======== Given information
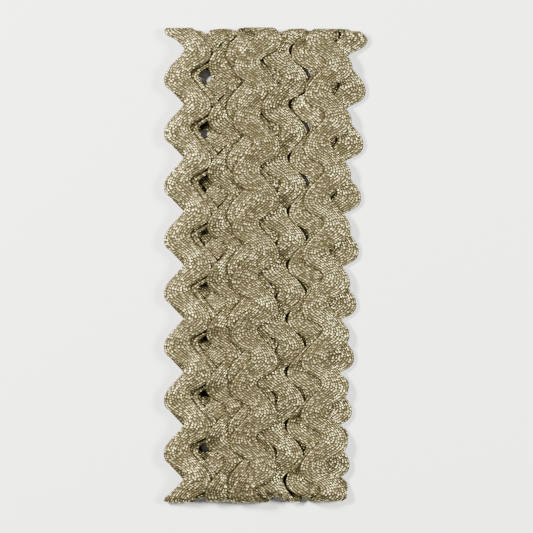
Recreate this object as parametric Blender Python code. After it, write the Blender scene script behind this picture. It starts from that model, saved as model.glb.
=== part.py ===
"""A flat hank of ric rac trim: one solid of its wound form.

The trim is wound lengthwise over two fold lines, so each turn is a front run, a fold at the
top and a back run that leads to the foot of the next front run. Every run is a strip with
the trim's own wave, and the strips are joined into one closed body. The hank lies on its
back, its front face up, with the fold lines at the ends of Y.
"""

import math
from collections import namedtuple

import bmesh
import bpy

MM = 0.001

# The trim: one full wave, the swing of its centre line and its half width
WAVE_LENGTH = 14.25 * MM
SWING = 2.74 * MM
HALF_WIDTH = 3.61 * MM
SLANT_EXTRA = 0.70 * MM
# The points of the wave lean away from the direction of winding
LEAN = 0.30
LEAN_START = 1.50 * MM

# The hank: fold line to fold line, and the plane between its front and back runs
LENGTH = 126.8 * MM
MID_HEIGHT = 2.7 * MM
SEAM_OVERLAP = 0.5 * MM
SEAM_STEP = 0.02 * MM
FOLD_REACH = 2.6 * MM
FOLD_TAKE_UP = 2.0 * MM
DRIFT_LENGTH = 12.0 * MM
LAST_TAIL = 12.0 * MM

STEPS_PER_WAVE = 8
FOLD_STEPS = 3
EDGE_PASSES = 12

TRIM_COLOUR = (0.42, 0.36, 0.20, 1.0)
TRIM_METALLIC = 0.55
TRIM_ROUGHNESS = 0.42

# The turns in winding order, in millimetres. The centres are those of the front run at its
# two fold lines, the notch is its first right-hand one below the hank's top, the inset is
# that of its folds from the hank's ends, the rises are from the middle plane, and the drift
# is how far the back run slips sideways just below the top fold.
Turn = namedtuple("Turn", "name top_x bottom_x notch inset front_rise back_rise drift")
TURNS = (
    Turn("a", 13.0, 11.6, 5.5, 1.3, 1.30, 1.40, 4.0),
    Turn("b", 21.0, 15.6, 8.5, 0.9, 1.50, 2.90, -3.0),
    Turn("c", 5.4, 3.6, 6.2, 0.2, 1.90, 1.60, -2.0),
    Turn("d", 0.1, -0.4, 5.3, 1.6, 1.20, 1.25, 0.0),
    Turn("e", -13.5, -13.5, 5.6, 0.5, 2.00, 2.80, 2.2),
    Turn("f", -18.6, -18.9, 13.0, 0.8, 1.60, 1.70, -1.5),
    Turn("g", -20.8, -20.9, 12.6, 0.0, 2.60, 3.00, 0.0),
    Turn("h", -8.9, -9.9, 9.0, 0.3, 2.40, 3.10, -1.5),
    Turn("i", -4.3, -3.6, 6.0, 1.3, 2.85, 2.30, 0.0),
    Turn("j", -2.1, -3.5, 9.4, 0.0, 3.30, 3.40, 2.0),
    Turn("k", 16.9, 15.3, 16.6, 0.3, 2.50, 1.50, 0.0),
)

# A run between its two ends: the places of its centre line and the angles of its wave
Run = namedtuple(
    "Run", "name top bottom top_x bottom_x top_angle bottom_angle lean rise drift")


def clear_scene():
    for obj in list(bpy.data.objects):
        bpy.data.objects.remove(obj, do_unlink=True)


def front_angle(turn, height):
    """The angle of a front run's wave at this height: half a turn at a right-hand notch."""
    notch_height = LENGTH / 2 - turn.notch * MM
    return math.pi + math.tau * (notch_height - height) / WAVE_LENGTH


def front_run(turn):
    top = LENGTH / 2 - turn.inset * MM
    return Run("front_" + turn.name, top, -top, turn.top_x * MM, turn.bottom_x * MM,
               front_angle(turn, top), front_angle(turn, -top), -LEAN,
               turn.front_rise * MM, 0)


def back_run(turn, following):
    """The back run carries the wave over the fold and meets the next turn's front run."""
    top = LENGTH / 2 - turn.inset * MM
    bottom = following.inset * MM - LENGTH / 2
    top_angle = -front_angle(turn, top) + math.tau * FOLD_TAKE_UP / WAVE_LENGTH
    bottom_angle = -front_angle(following, bottom) - math.tau * FOLD_TAKE_UP / WAVE_LENGTH
    plain_angle = top_angle + math.tau * (top - bottom) / WAVE_LENGTH
    bottom_angle += math.tau * round((plain_angle - bottom_angle) / math.tau)
    return Run("back_" + turn.name, top, bottom, turn.top_x * MM, following.bottom_x * MM,
               top_angle, bottom_angle, LEAN, turn.back_rise * MM, turn.drift * MM)


def tail_run(turn):
    """The trim's last end, folded over the top and laid on the back."""
    top = LENGTH / 2 - turn.inset * MM
    top_angle = -front_angle(turn, top) + math.tau * FOLD_TAKE_UP / WAVE_LENGTH
    return Run("tail_" + turn.name, top, top - LAST_TAIL, turn.top_x * MM, turn.top_x * MM,
               top_angle, top_angle + math.tau * LAST_TAIL / WAVE_LENGTH, LEAN,
               turn.back_rise * MM, 0)


def edge_offset(angle, side):
    """How far an edge lies from the run's straight centre line."""
    return SWING * math.cos(angle) + side * (HALF_WIDTH + SLANT_EXTRA * math.sin(angle) ** 2)


def centre_x(run, height):
    """The straight way from end to end, and the slip sideways that dies out along it."""
    part = (run.top - height) / (run.top - run.bottom)
    ramp = min((run.top - height) / DRIFT_LENGTH, 1)
    slip = run.drift * ramp * ramp * (3 - 2 * ramp) * (1 - part)
    return run.top_x + (run.bottom_x - run.top_x) * part + slip


def edge_x(run, height, side):
    """The edge's place at this height, which the lean moves along the run."""
    level = height
    for _ in range(EDGE_PASSES):
        part = (run.top - level) / (run.top - run.bottom)
        angle = run.top_angle + (run.bottom_angle - run.top_angle) * part
        offset = edge_offset(angle, side)
        level = height - run.lean * (math.hypot(offset, LEAN_START) - LEAN_START)
    return centre_x(run, height) + offset


def stations(run, round_bottom):
    """Pairs of height along the run and rise there, which falls in an arc at each fold."""
    arc = [math.pi / 2 * step / FOLD_STEPS for step in range(FOLD_STEPS + 1)]
    down = [(run.top - FOLD_REACH * (1 - math.cos(a)), run.rise * math.sin(a)) for a in arc]
    if not round_bottom:
        return down + [(run.bottom, run.rise)]
    up = [(run.bottom + FOLD_REACH * (1 - math.cos(a)), run.rise * math.sin(a)) for a in arc]
    first, last = down[-1][0], up[-1][0]
    count = round((first - last) / WAVE_LENGTH * STEPS_PER_WAVE)
    between = [(first + (last - first) * step / count, run.rise) for step in range(1, count)]
    return down + between + up[::-1]


def add_strip(run, facing, seam, collection, round_bottom=True):
    """One run as a closed strip, from just past the middle plane to its own outer face."""
    mesh = bmesh.new()
    rings = []
    for height, rise in stations(run, round_bottom):
        outer = MID_HEIGHT + facing * rise
        inner = MID_HEIGHT - facing * seam
        left, right = edge_x(run, height, -1), edge_x(run, height, 1)
        corners = ((left, outer), (left, inner), (right, inner), (right, outer))
        rings.append([mesh.verts.new((x, height, z)) for x, z in corners])
    for ring, following in zip(rings, rings[1:]):
        for corner in range(4):
            after = (corner + 1) % 4
            mesh.faces.new((ring[corner], ring[after], following[after], following[corner]))
    mesh.faces.new(rings[0])
    mesh.faces.new(rings[-1])
    bmesh.ops.recalc_face_normals(mesh, faces=mesh.faces)
    data = bpy.data.meshes.new(run.name)
    mesh.to_mesh(data)
    mesh.free()
    strip = bpy.data.objects.new(run.name, data)
    strip.hide_render = True
    strip.display_type = "WIRE"
    collection.objects.link(strip)
    return strip


def seam_depth(order):
    """Each turn reaches a little further past the middle plane, so no two faces coincide."""
    return SEAM_OVERLAP + order * SEAM_STEP


def add_strips(collection):
    """Every run but the first, which the others are joined to."""
    for order, turn in enumerate(TURNS[1:], 1):
        add_strip(front_run(turn), 1, seam_depth(order), collection)
    for order, (turn, following) in enumerate(zip(TURNS, TURNS[1:])):
        add_strip(back_run(turn, following), -1, seam_depth(order), collection)
    last = len(TURNS) - 1
    add_strip(tail_run(TURNS[last]), -1, seam_depth(last), collection, round_bottom=False)


def trim_material():
    material = bpy.data.materials.new("trim")
    material.use_nodes = True
    shader = material.node_tree.nodes["Principled BSDF"]
    shader.inputs["Base Color"].default_value = TRIM_COLOUR
    shader.inputs["Metallic"].default_value = TRIM_METALLIC
    shader.inputs["Roughness"].default_value = TRIM_ROUGHNESS
    return material


def add_surface_block():
    """What lies below the resting surface is cut away, so the hank rests flat."""
    bpy.ops.mesh.primitive_cube_add(size=2 * LENGTH)
    block = bpy.context.object
    block.name = "surface_block"
    block.location.z = -LENGTH
    block.hide_render = True
    block.display_type = "WIRE"
    return block


def build_hank():
    scene = bpy.context.scene
    guides = bpy.data.collections.new("runs")
    scene.collection.children.link(guides)
    hank = add_strip(front_run(TURNS[0]), 1, seam_depth(0), scene.collection)
    hank.name = "hank"
    hank.hide_render = False
    hank.display_type = "TEXTURED"
    add_strips(guides)
    join = hank.modifiers.new("join", "BOOLEAN")
    join.operation = "UNION"
    join.operand_type = "COLLECTION"
    join.collection = guides
    join.solver = "EXACT"
    rest = hank.modifiers.new("rest", "BOOLEAN")
    rest.operation = "DIFFERENCE"
    rest.object = add_surface_block()
    rest.solver = "EXACT"
    hank.data.materials.append(trim_material())


clear_scene()
build_hank()
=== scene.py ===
"""The looks of a flat hank of ric rac: one wavy braid wound over two fold lines.

The braid lies in turns. A turn is the fold at the foot, a front run, the fold at the top and
a back run. Every run is laid on the ones below it from the floor up, then the braid's rows and
beads are raised on it. X is across the hank, Y along it, and Z up from the floor that it lies
on. Lengths are in millimetres until a mesh is made. The angle of the braid's wave grows along
the braid: its centre line is furthest right at 0 and furthest left at half a turn.
"""

import math
from collections import namedtuple

import bpy
import numpy as np
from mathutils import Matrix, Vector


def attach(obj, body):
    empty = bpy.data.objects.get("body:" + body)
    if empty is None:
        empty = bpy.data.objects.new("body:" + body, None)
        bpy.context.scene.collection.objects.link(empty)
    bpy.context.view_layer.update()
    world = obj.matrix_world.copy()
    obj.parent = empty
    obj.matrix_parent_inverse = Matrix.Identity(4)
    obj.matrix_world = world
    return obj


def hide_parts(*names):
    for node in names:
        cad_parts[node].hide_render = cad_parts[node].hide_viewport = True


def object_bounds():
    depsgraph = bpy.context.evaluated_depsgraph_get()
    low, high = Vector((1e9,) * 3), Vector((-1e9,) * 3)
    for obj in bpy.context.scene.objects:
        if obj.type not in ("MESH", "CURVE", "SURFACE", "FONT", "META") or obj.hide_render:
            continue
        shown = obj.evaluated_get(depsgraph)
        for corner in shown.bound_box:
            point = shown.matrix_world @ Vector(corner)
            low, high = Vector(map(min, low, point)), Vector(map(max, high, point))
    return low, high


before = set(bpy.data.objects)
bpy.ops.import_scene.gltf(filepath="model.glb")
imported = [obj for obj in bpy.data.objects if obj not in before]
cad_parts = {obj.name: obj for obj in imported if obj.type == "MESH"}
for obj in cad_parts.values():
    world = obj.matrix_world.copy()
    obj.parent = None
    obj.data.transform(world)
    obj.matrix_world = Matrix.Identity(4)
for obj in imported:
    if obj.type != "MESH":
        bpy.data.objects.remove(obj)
cad_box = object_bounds()

METRES = 0.001

# The braid: one full wave, the swing of its centre line, its half width, what that gains on the
# slants, its thickness, and how far its cross lines lag behind away from the centre line
WAVE_LENGTH = 14.25
SWING = 2.74
HALF_WIDTH = 3.61
SLANT_EXTRA = 0.70
THICKNESS = 1.05
LAG = 0.30
LAG_START = 1.50
EDGE_PASSES = 12

# The hank: fold line to fold line, the wave that a fold takes up, the length over which a back
# run slips sideways, and the braid's two unseen ends
LENGTH = (cad_box[1].y - cad_box[0].y) / METRES
FOLD_TAKE_UP = 2.0
DRIFT_LENGTH = 12.0
FIRST_TAIL = 14.0
LAST_TAIL = 12.0

# The turns in winding order: the front run's centres at its two fold lines, its first
# right-hand notch below the hank's top, the inset of its folds from the hank's ends, and how
# far its back run slips sideways just below the top fold
Turn = namedtuple("Turn", "name top_x bottom_x notch inset drift")
TURNS = (
    Turn("a", 13.0, 11.6, 5.5, 1.3, 4.0),
    Turn("b", 21.0, 15.6, 8.5, 0.9, -3.0),
    Turn("c", 5.4, 3.6, 6.2, 0.2, -2.0),
    Turn("d", 0.1, -0.4, 5.3, 1.6, 0.0),
    Turn("e", -13.5, -13.5, 5.6, 0.5, 2.2),
    Turn("f", -18.6, -18.9, 13.0, 0.8, -1.5),
    Turn("g", -20.8, -20.9, 12.6, 0.0, 0.0),
    Turn("h", -8.9, -9.9, 9.0, 0.3, -1.5),
    Turn("i", -4.3, -3.6, 6.0, 1.3, 0.0),
    Turn("j", -2.1, -3.5, 9.4, 0.0, 2.0),
    Turn("k", 16.9, 15.3, 16.6, 0.3, 0.0),
)

# The front runs from the lowest to the highest. Run c is under run j, but over it in one band
# of heights, and changes over within the blend.
FRONT_ORDER = "bdcaefghijk"
SWAP_UNDER, SWAP_OVER = "c", "j"
SWAP_BAND = (38.2, 48.0)
SWAP_BLEND = 1.5

# The height maps that the runs are laid on: their cells and reach, how softly a run follows
# what is under it, how far that sinks into the run, and how much each layer adds
CELL = 0.25
MAP_HALF_X = 32.0
MAP_HALF_Y = 68.0
WIDE_BLUR = 1.7
NARROW_BLUR = 0.60
LEAST_WEIGHT = 1e-4
SINK = 0.18
SETTLE_PASSES = 6
LAYER_RISE = 0.96
FLOOR_CLEARANCE = 0.12
FLOOR_SOFTNESS = 0.10

# The folds: how far one reaches past its runs, how far off the runs begin to turn to it, how
# far inside the hank's end its surroundings are read, and how each goes round the ones inside
FOLD_REACH_MOST = 2.4
FOLD_REACH_LEAST = 0.7
FOLD_APPROACH = 7.0
READ_INSIDE = 1.0
NEST_STEP = 0.55
NEST_BLUR = 1.2
NEST_BLUR_REACH = 4 * NEST_BLUR
LEAST_NEST_WEIGHT = 1e-6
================
Your task.
Everything from the first line of the material through the line containing "its wound form." is to be printed exactly; lines after that are to be left out.

Result.
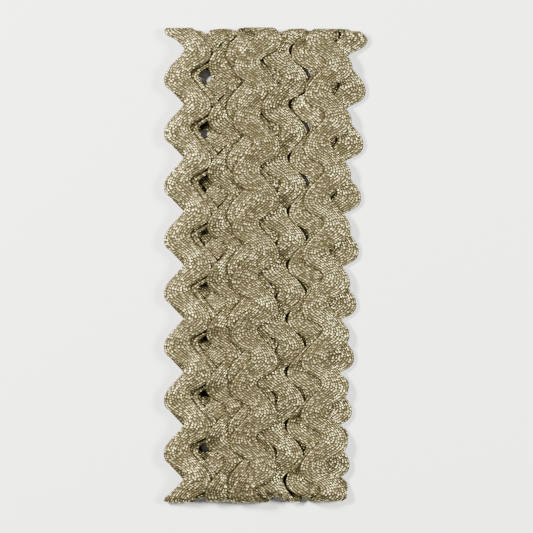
Recreate this object as parametric Blender Python code. After it, write the Blender scene script behind this picture. It starts from that model, saved as model.glb.
=== part.py ===
"""A flat hank of ric rac trim: one solid of its wound form.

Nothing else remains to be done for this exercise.